**Description of the task:**
Extract all data as written.

**Information supplied:**
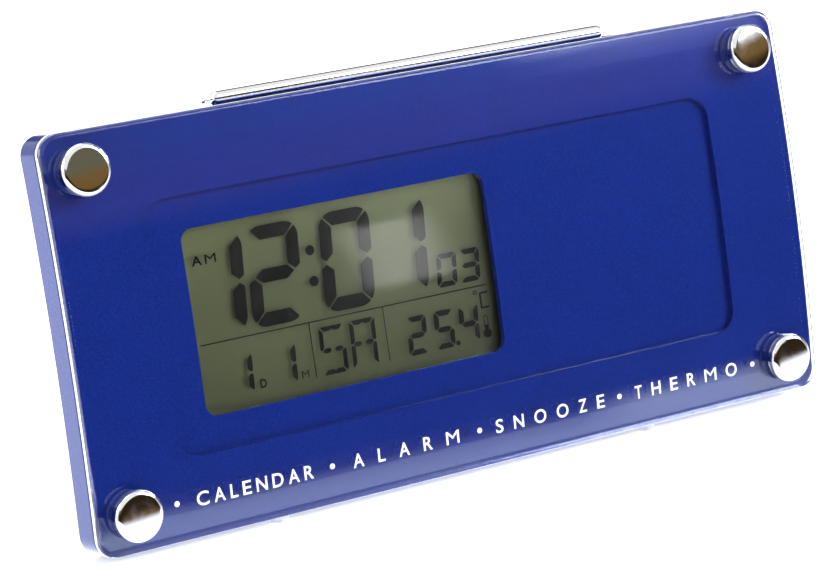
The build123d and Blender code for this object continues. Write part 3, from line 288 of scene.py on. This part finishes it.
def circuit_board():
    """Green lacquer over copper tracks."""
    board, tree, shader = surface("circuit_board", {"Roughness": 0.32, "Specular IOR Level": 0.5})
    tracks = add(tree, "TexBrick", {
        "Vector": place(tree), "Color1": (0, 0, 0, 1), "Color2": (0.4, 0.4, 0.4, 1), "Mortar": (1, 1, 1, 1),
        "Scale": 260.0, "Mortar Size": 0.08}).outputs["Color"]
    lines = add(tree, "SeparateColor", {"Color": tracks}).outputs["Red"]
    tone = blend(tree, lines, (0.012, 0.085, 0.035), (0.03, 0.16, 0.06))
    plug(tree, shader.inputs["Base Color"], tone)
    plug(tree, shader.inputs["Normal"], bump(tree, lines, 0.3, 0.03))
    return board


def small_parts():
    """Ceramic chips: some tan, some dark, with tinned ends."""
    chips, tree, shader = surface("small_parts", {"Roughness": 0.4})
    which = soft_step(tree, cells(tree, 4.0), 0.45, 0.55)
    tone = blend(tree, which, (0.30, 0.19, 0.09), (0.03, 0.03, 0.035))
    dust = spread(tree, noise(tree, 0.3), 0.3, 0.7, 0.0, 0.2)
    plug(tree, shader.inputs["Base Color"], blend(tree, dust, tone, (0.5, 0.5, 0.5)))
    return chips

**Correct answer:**
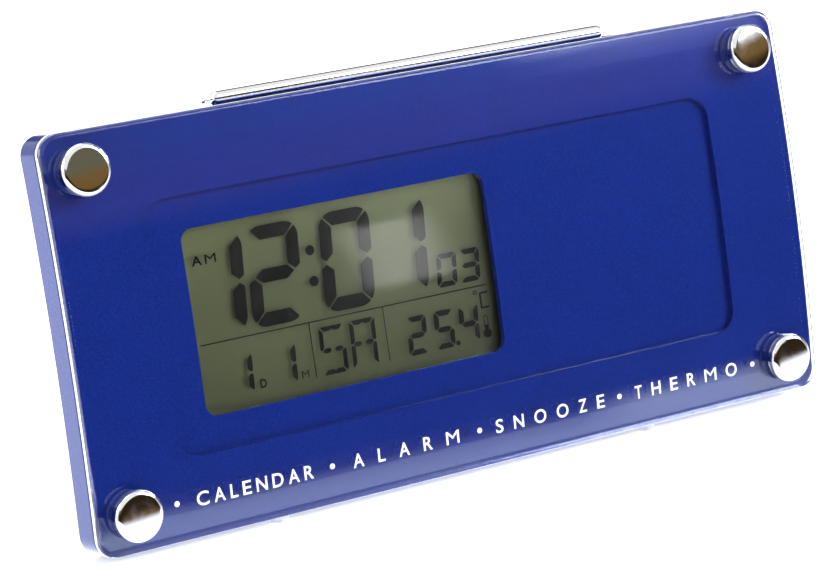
The build123d and Blender code for this object continues. Write part 3, from line 288 of scene.py on. This part finishes it.
def circuit_board():
    """Green lacquer over copper tracks."""
    board, tree, shader = surface("circuit_board", {"Roughness": 0.32, "Specular IOR Level": 0.5})
    tracks = add(tree, "TexBrick", {
        "Vector": place(tree), "Color1": (0, 0, 0, 1), "Color2": (0.4, 0.4, 0.4, 1), "Mortar": (1, 1, 1, 1),
        "Scale": 260.0, "Mortar Size": 0.08}).outputs["Color"]
    lines = add(tree, "SeparateColor", {"Color": tracks}).outputs["Red"]
    tone = blend(tree, lines, (0.012, 0.085, 0.035), (0.03, 0.16, 0.06))
    plug(tree, shader.inputs["Base Color"], tone)
    plug(tree, shader.inputs["Normal"], bump(tree, lines, 0.3, 0.03))
    return board


def small_parts():
    """Ceramic chips: some tan, some dark, with tinned ends."""
    chips, tree, shader = surface("small_parts", {"Roughness": 0.4})
    which = soft_step(tree, cells(tree, 4.0), 0.45, 0.55)
    tone = blend(tree, which, (0.30, 0.19, 0.09), (0.03, 0.03, 0.035))
    dust = spread(tree, noise(tree, 0.3), 0.3, 0.7, 0.0, 0.2)
    plug(tree, shader.inputs["Base Color"], blend(tree, dust, tone, (0.5, 0.5, 0.5)))
    return chips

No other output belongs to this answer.